Like many tourist attractions, there are parts that are tourist-heavy and others that are not so much. The Amazon tours in general are split into two different kinds–one that appeals to people who have families and desire convenience and another that is not filled with as many people due to government restrictions, but is equally, if not more rewarding. I chose the second option and I had to look into a tour company in order to carry out my plans.

Manu National Park is actually a reserve–a part of the Amazon rainforest that requires you to travel in groups no more than 10 people to keep Deet levels low (yes, the ingredient in mosquito repellent) and promote reduced human contact. For those reasons, the Manu tours are expensive compared to other trips in Peru. Thankfully, I had previously booked tours with the same company and the owner decided to give me a huge discount (which I am still incredibly grateful for!) Unlike the other people in our group of seven, I didn’t know anyone but was pleasantly surprised by how friendly and considerate everyone was. The group consisted of two couples from Spain and France and a pair of friends from England and Scotland. Our tour would last 4 days and 3 nights and we would stay in Eco-lodges provided by the particular tour company we were traveling with, Eco-Manu.

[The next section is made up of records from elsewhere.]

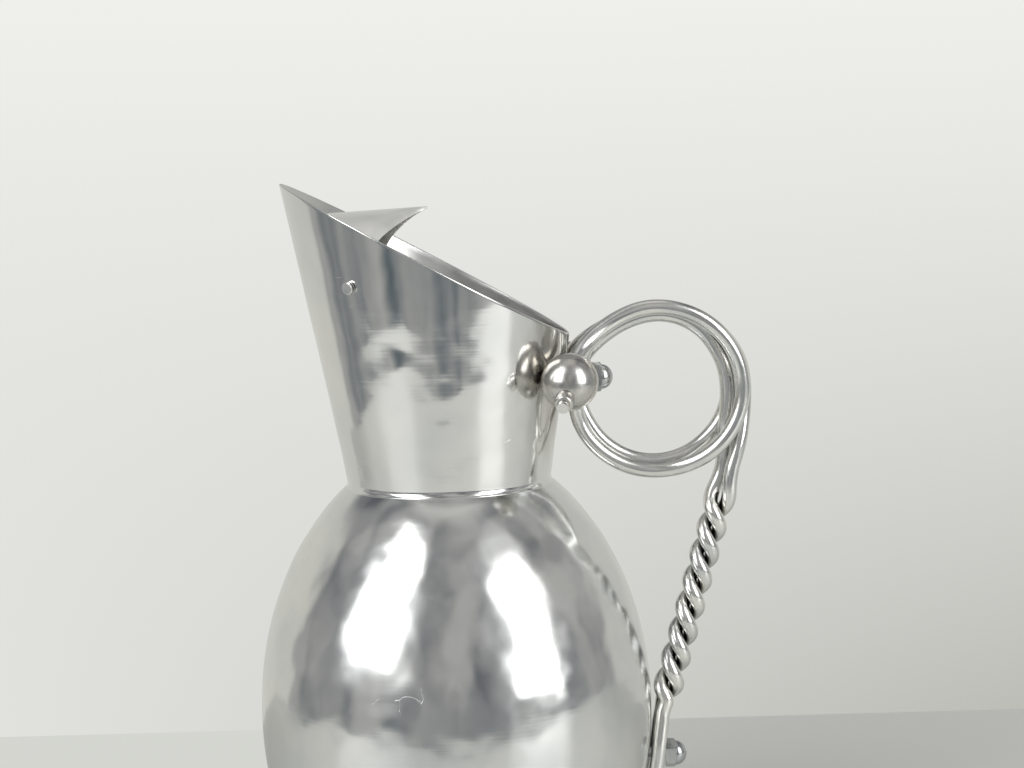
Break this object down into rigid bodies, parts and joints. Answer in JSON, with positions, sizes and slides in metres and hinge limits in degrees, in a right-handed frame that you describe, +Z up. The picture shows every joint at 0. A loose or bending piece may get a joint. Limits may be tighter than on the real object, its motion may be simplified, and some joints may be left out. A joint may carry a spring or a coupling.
{
  "type": "water pitcher",
  "caption": "Egg-shaped metal pitcher with a slanted conical neck, a hinged hood over the spout and a handle of twisted rods wound into a ring.",
  "frame": {"origin": "centre of the flat underside of the body", "axes": "+Z up along the body's axis, +X towards the handle, -X towards the spout"},
  "size_m": [0.2133, 0.168, 0.3206],
  "materials": {
    "hammered_aluminium": "hand hammered and polished",
    "polished_aluminium": "polished rod, balls and rivets",
    "nut_steel": "bright nuts, bolts and washers",
    "seal_rubber": "soft black sealing washers inside"
  },
  "bodies": {
    "pitcher": {"body_shell": "hammered_aluminium", "neck_collar": "hammered_aluminium", "hinge_rivet_near": "polished_aluminium", "hinge_rivet_far": "polished_aluminium", "hinge_washers": "polished_aluminium", "hinge_spacers": "polished_aluminium", "handle_strand_near": "polished_aluminium", "handle_strand_far": "polished_aluminium", "ball_near_upper": "polished_aluminium", "ball_near_lower": "polished_aluminium", "ball_far_upper": "polished_aluminium", "ball_far_lower": "polished_aluminium", "ball_nuts": "polished_aluminium", "upper_bolt": "nut_steel", "upper_seal": "seal_rubber", "upper_washer": "nut_steel", "upper_saddle": "polished_aluminium", "upper_nut_washer": "nut_steel", "upper_acorn_nut": "nut_steel", "lower_bolt": "nut_steel", "lower_seal": "seal_rubber", "lower_washer": "nut_steel", "lower_acorn_nut": "nut_steel"},
    "lid": {"spout_lid": "hammered_aluminium"}
  },
  "joints": [
    {"name": "lid_hinge", "type": "hinge", "parent": "pitcher", "child": "lid", "pos_m": [-0.0348, 0, 0.2774], "axis": [0, 1, 0], "range_deg": [0, 70]}
  ]
}
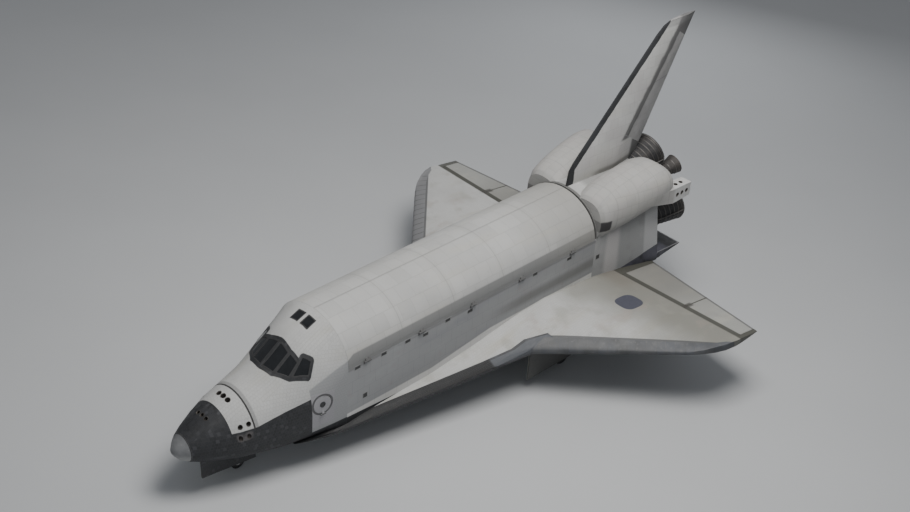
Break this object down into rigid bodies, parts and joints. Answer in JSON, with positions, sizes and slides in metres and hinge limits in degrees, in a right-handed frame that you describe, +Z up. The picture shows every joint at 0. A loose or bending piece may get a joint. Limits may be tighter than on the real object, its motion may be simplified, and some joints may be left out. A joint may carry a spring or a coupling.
{
  "type": "orbital spaceplane",
  "caption": "Delta-winged orbital spaceplane on its landing gear, with an opening payload bay, hollow cabin, moving control surfaces and rocket nozzles at the tail.",
  "frame": {"origin": "on the ground, at the centre of the bounding box's footprint", "axes": "+X towards the nose, +Y to port, +Z up; the vehicle stands nose down by 3.3 degrees, as it parks"},
  "size_m": [36.2302, 23.78, 17.2595],
  "materials": {
    "white_blanket": "matt white quilted insulation",
    "white_tile": "matt off-white heat tiles, black on the belly and chine",
    "black_tile": "black heat tiles",
    "carbon_edge": "grey reinforced carbon",
    "glass": "dark thick panes",
    "engine_metal": "dark heat-stained metal",
    "gear_metal": "satin grey metal",
    "tyre_rubber": "black rubber, blank side walls"
  },
  "bodies": {
    "airframe": {"aft_fuselage": "white_tile", "base_heat_shield": "white_tile", "fin": "white_blanket", "forward_fuselage": "white_tile", "mid_fuselage": "white_tile", "nose_cap": "carbon_edge", "nose_leg": "gear_metal", "port_centre_window": "glass", "port_engine_pod": "white_blanket", "port_leading_edge": "carbon_edge", "port_main_engine": "engine_metal", "port_main_gear_door": "black_tile", "port_main_leg": "gear_metal", "port_middle_window": "glass", "port_nose_gear_door": "black_tile", "port_orbital_engine": "engine_metal", "port_overhead_window": "glass", "port_side_window": "glass", "port_wing": "white_tile", "starboard_centre_window": "glass", "starboard_engine_pod": "white_blanket", "starboard_leading_edge": "carbon_edge", "starboard_main_engine": "engine_metal", "starboard_main_gear_door": "black_tile", "starboard_main_leg": "gear_metal", "starboard_middle_window": "glass", "starboard_nose_gear_door": "black_tile", "starboard_orbital_engine": "engine_metal", "starboard_overhead_window": "glass", "starboard_side_window": "glass", "starboard_wing": "white_tile", "thruster_module": "white_tile", "upper_main_engine": "engine_metal"},
    "port_bay_door": {"port_bay_door": "white_blanket"},
    "starboard_bay_door": {"starboard_bay_door": "white_blanket"},
    "side_hatch": {"side_hatch": "white_tile"},
    "nose_steering": {"nose_steering_leg": "gear_metal"},
    "nose_wheels": {"nose_axle": "gear_metal", "nose_inner_tyre": "tyre_rubber", "nose_outer_tyre": "tyre_rubber"},
    "port_main_wheels": {"port_main_axle": "gear_metal", "port_main_inner_tyre": "tyre_rubber", "port_main_outer_tyre": "tyre_rubber"},
    "starboard_main_wheels": {"starboard_main_axle": "gear_metal", "starboard_main_inner_tyre": "tyre_rubber", "starboard_main_outer_tyre": "tyre_rubber"},
    "port_inboard_elevon": {"port_inboard_elevon": "white_tile"},
    "port_outboard_elevon": {"port_outboard_elevon": "white_tile"},
    "starboard_inboard_elevon": {"starboard_inboard_elevon": "white_tile"},
    "starboard_outboard_elevon": {"starboard_outboard_elevon": "white_tile"},
    "body_flap": {"body_flap": "black_tile"},
    "rudder": {"rudder_hinge_tube": "gear_metal"},
    "port_rudder_half": {"port_rudder_half": "white_blanket"},
    "starboard_rudder_half": {"starboard_rudder_half": "white_blanket"}
  },
  "joints": [
    {"name": "port_bay_door_hinge", "type": "hinge", "parent": "airframe", "child": "port_bay_door", "pos_m": [-0.14894, 2.731, 5.90449], "axis": [-0.9983, 0, 0.0576], "range_deg": [0, 175.5]},
    {"name": "starboard_bay_door_hinge", "type": "hinge", "parent": "airframe", "child": "starboard_bay_door", "pos_m": [-0.14894, -2.731, 5.90449], "axis": [0.9983, 0, -0.0576], "range_deg": [0, 175.5]},
    {"name": "side_hatch_hinge", "type": "hinge", "parent": "airframe", "child": "side_hatch", "pos_m": [11.01558, 2.60125, 3.22937], "axis": [-0.9983, 0, 0.0576], "range_deg": [0, 90]},
    {"name": "nose_steering", "type": "hinge", "parent": "airframe", "child": "nose_steering", "pos_m": [14.37871, 0, 1.10225], "axis": [0.0576, 0, 0.9983], "range_deg": [-10, 10]},
    {"name": "nose_wheel_spin", "type": "hinge", "parent": "nose_steering", "child": "nose_wheels", "pos_m": [14.33842, 0, 0.40345], "axis": [0, 1, 0], "continuous": true},
    {"name": "port_main_wheel_spin", "type": "hinge", "parent": "airframe", "child": "port_main_wheels", "pos_m": [-5.57551, 3.5, 0.56145], "axis": [0, 1, 0], "continuous": true},
    {"name": "starboard_main_wheel_spin", "type": "hinge", "parent": "airframe", "child": "starboard_main_wheels", "pos_m": [-5.57551, -3.5, 0.56145], "axis": [0, 1, 0], "continuous": true},
    {"name": "port_inboard_elevon_hinge", "type": "hinge", "parent": "airframe", "child": "port_inboard_elevon", "pos_m": [-10.94431, 5.66, 3.51641], "axis": [0.0029, 0.9987, 0.0507], "range_deg": [-25, 40]},
    {"name": "port_outboard_elevon_hinge", "type": "hinge", "parent": "airframe", "child": "port_outboard_elevon", "pos_m": [-10.93228, 9.77, 3.72505], "axis": [0.0029, 0.9987, 0.0507], "range_deg": [-25, 40]},
    {"name": "starboard_inboard_elevon_hinge", "type": "hinge", "parent": "airframe", "child": "starboard_inboard_elevon", "pos_m": [-10.94431, -5.66, 3.51641], "axis": [-0.0029, 0.9987, -0.0507], "range_deg": [-25, 40]},
    {"name": "starboard_outboard_elevon_hinge", "type": "hinge", "parent": "airframe", "child": "starboard_outboard_elevon", "pos_m": [-10.93228, -9.77, 3.72505], "axis": [-0.0029, 0.9987, -0.0507], "range_deg": [-25, 40]},
    {"name": "body_flap_hinge", "type": "hinge", "parent": "airframe", "child": "body_flap", "pos_m": [-14.641, 0, 3.50673], "axis": [0, 1, 0], "range_deg": [-22.5, 11.7]},
    {"name": "rudder_turn", "type": "hinge", "parent": "airframe", "child": "rudder", "pos_m": [-13.24144, 0, 10.66804], "axis": [-0.51, 0, 0.8602], "range_deg": [-27, 27]},
    {"name": "port_speed_brake", "type": "hinge", "parent": "rudder", "child": "port_rudder_half", "pos_m": [-13.24144, 0, 10.66804], "axis": [0.51, 0, -0.8602], "range_deg": [0, 49]},
    {"name": "starboard_speed_brake", "type": "hinge", "parent": "rudder", "child": "starboard_rudder_half", "pos_m": [-13.24144, 0, 10.66804], "axis": [-0.51, 0, 0.8602], "range_deg": [0, 49]}
  ],
  "couplings": [
    {"joint": "starboard_speed_brake", "follows": "port_speed_brake", "ratio": 1}
  ]
}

Our first day involved an early pick-up and lots of driving over curvy and rocky roads. We had two tour guides split between the four days we were there. Our first tour guide, Arthur, was Finnish, but he had married a woman from Cusco 30 years ago and had decided to settle in the city and work as a tour guide later. His knowledge about the region was truly incredible and he had answers to almost any question we had.

On the way to our first stop for the night (the Bambu lodges), we made mini stops to observe waterfalls, certain plants, and colorful birds native to the park. I loved that Arthur didn’t rush through the sights and crank out brief descriptions, but that he really made an effort to delve into the explanations to help us understand the area he was so passionate about.

Soon after arriving at the Bambu lodge, we were served a delicious trucha by the cooks that worked onsite.

The second day started at 6 am with a walk near our lodge as we explored the flora and fauna of the area. Arthur showed us the cocona fruit, which looks like a yellow pepper that is eaten raw or made into a juice. He also pointed out tons of coca leaves that are harvested legally in the region and used to cope with altitude sickness.

We then drove to the towns of Pilcopata and Atalaya where we took a short boat ride to the Eco Manu lodge on the Madre de Dios River. The trip included rubber boots, which would help us immensely in the next two days as we traversed the muddy puddles of the rainforest.

We went to the wildlife reserve center known for saving and protecting animals in need. There was a 2-toed baby sloth named Mochila and she was intially nervous and scared. Once some of us held her, she didn’t want to let go! I just wanted to take her home with me 😀 The center also had turtles, monkeys, and a Guacamayoa rainbow colored bird that resembles a macaw and is native to the Amazon.

After lunch–another mouthwatering concoction of fresh starfruit juice and Peruvian dishes–our tour guide took us on a walk through the jungle. We saw the paw prints of a jaguar! Jaguars are native to the Amazon rainforest and there is a small (10% chance) that you can spot a live one while you’re there. Arthur told us that even after 20 years of experience taking tour groups into the Amazon, he had only seen a jaguar several times, so the rest of us wouldn’t feel too disappointed.

The all-knowing Arthur told us about small ants that we spotted in several places while hiking. At first, we didn’t think much of these insignificant creatures, but he informed us that they can bite off your skin if you step on them and happen to get one on your body. Some native Amazonian tribes used these ants as a weapon against enemies due to their unparalleled strength.

Dinner was served and we had to bid Arthur farewell and welcome our new tour guide, Fernando. We quickly warmed up to Fernando during another post-dinner hike through the jungle where we attempted to scout out caimans in the swampy areas of the Amazon.